One of the problems with the “global” crisis is that it isn’t being addressed globally. Washington, London, Brussels, Moscow, Tokyo, Riyadh, Beijing, Canberra: Each is doing its own thing. Nothing’s in sync. I think it would do wonders if some semblance of unity and cooperation could be implemented.
So, start with a few realistic givens: China has upward of a trillion dollars of U.S. Treasuries. In today’s markets, a holding on this scale could not be liquidated to any significant degree without horrific losses or a U.S. default—which would be the end of the world.
Yields on treasuries have drastically shrunk. Returns are virtually negligible.
The best thing that could happen to China’s domestic economy would be the recovery of the U.S. economy. By now, the latter has been so “consumerized” that only by restoring the confidence and creditworthiness of the consumer, and all who sail in him/her—mainly lenders—can a recovery be accomplished.
So here’s my idea:
Beijing and Washington would organize a joint U.S.-China “covered” fund that would start life underpinned by a trust fund into which China would put, say, $500 billion of its U.S. Treasuries in return for an equal face amount of trust certificates carrying a better interest rate than the underlying treasuries.
This fund would make/purchase loans in the U.S. by exchanging its own debt securities (backed by the treasuries contributed by Beijing) with holders of toxic CDOs, etc., on some rational value basis. Bang for the buck would be doubled: The money-good trust certificates exchanged for “toxic” assets would count as balance-sheet capital, while doubtful assets would be removed from balance sheets. Pricing would, of course, be crucial—but then it always has been, right from the outset of the present crisis. As a way of making sure that this new capital goes where it belongs—to the retail level of credit—participating institutions would agree to increase their loan books by, say, 10 percent per annum.

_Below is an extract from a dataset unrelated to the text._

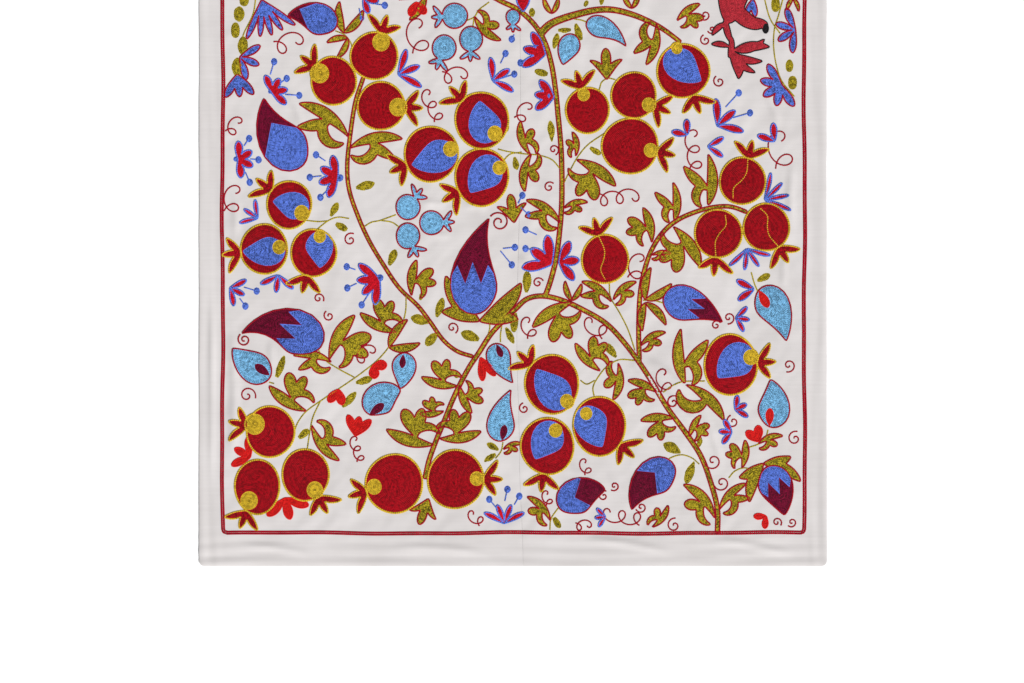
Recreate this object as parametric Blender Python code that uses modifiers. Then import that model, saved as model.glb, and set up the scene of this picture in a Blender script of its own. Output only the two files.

Profits would be split 60-40 between the U.S. taxpayer and China, which would also receive interest. If necessary, an equity feature might be incorporated. And, incidentally, the way to deal with the question of “bank nationalization” is for Uncle Sam to agree that, when and if the time comes, equity stakes received in consequence of bailouts will be offered via rights to the then-stockholders of the affected institutions and their successors.
Most important, the recovery effort would be globalized, what with Beijing and Washington each putting a shoulder to the wheel. This, more than anything, is what the world needs to see.